Food, that most basic of human necessities, occupies a central position in our lives in ways that we do not even realise. Most of our socialising happens over food or drink, or a combination of the two. Its not just commoners like us who socialise over food- dinner diplomacy are an important shaft in the armoury of statecraft, as President Obama amply demonstrated during his tenure at the White House.
In fact, food is one of the biggest industries globally. While it is virtually impossible to estimate the size of it, here’s one statistic that puts it in perspective: the combined turnover of the top-25 food companies in the world amounted to a staggering USD 741.2 billion in 2016, just marginally lower than the GDP of the Netherlands.
Currently, that industry is undergoing a huge churn currently due to a variety of factors and Australia is no exception.
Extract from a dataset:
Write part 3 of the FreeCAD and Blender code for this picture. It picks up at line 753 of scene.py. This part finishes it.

Here are a few trends to watch out for over the next few years.
- Ethical Eating: Australians are becoming increasingly conscious of the environmental impact of the food they eat – from their farm animals to the best cabernet sauvignon in Australia. A discussion on the environmental impact of meat would be beyond the scope of the article, but suffice it to say that livestock raising consumes about a third of the total fresh water in the world- a significant figure, given the desperate shortage of fresh water on earth. Besides, cattle dung emits methane- one of the worst greenhouse gases. Add to it the cost of refrigerating meat and it adds up to a humongous environmental footprint.
There’s also the fact that there exist significant concerns over ethical treatment of animals in the country, due to which Australians are increasingly demanding ethically producing meat.
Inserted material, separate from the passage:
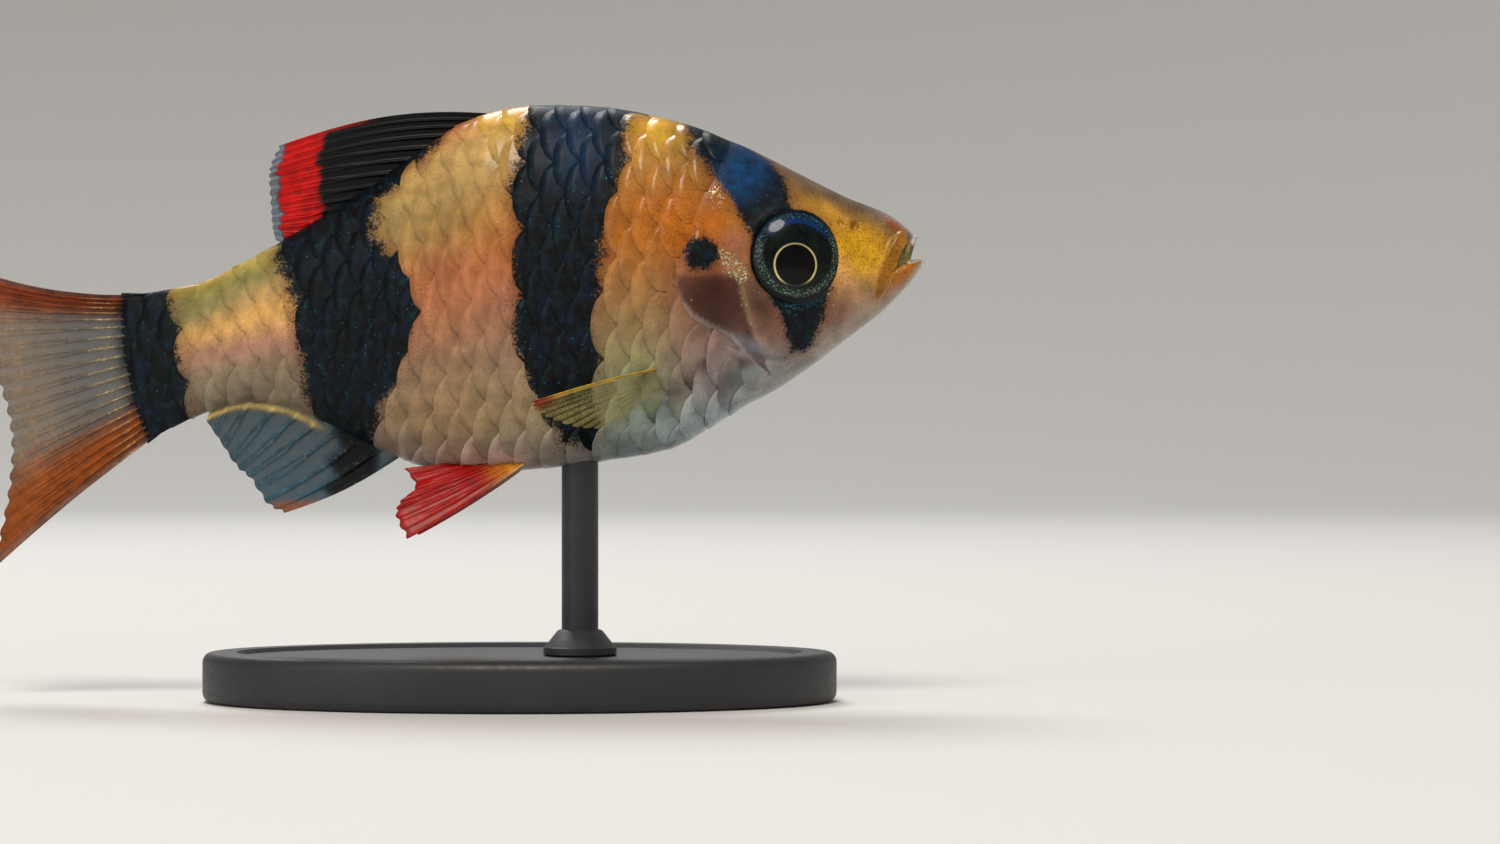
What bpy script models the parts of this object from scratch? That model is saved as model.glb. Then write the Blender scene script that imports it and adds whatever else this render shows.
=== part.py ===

- Veganism: Veganism, which entails- among other things- cutting out all animal products from the diet is on the rise. The shift towards veganism is a global phenomenon, but one that is happening at a much quicker rate down under. As it stands now, Australia is the third fastest growing vegan market in the world, with more than one out of every ten Australians identifying himself or herself as vegetarian or vegan.
Not surprisingly, that change is beginning to reflect in the kind of food available in restaurants across the country. As it is, most fine dining restaurants in Australia these days include vegan options, with some going all vegan. It would be a safe bet that the trend will keep growing in the years to come.
- Lower Food Wastage: It is estimated that about 20 percent of the food purchased in Australia eventually gets wasted. While food wastage is unlikely to end anytime soon, with rising concerns about sustainability, it is all but certain that wastage is going to steadily decline in the future.
- Back to the past: Retro is no longer restricted to just music or clothing. One of the more unusual trends rapidly catching on in Australia is the return to traditional, healthier methods of food processing. For instance, sourdough bread, which was about as fashionable as bell bottoms a few years ago, has made a remarkable comeback on the supermarket shelves. Expect more of the same in coming years.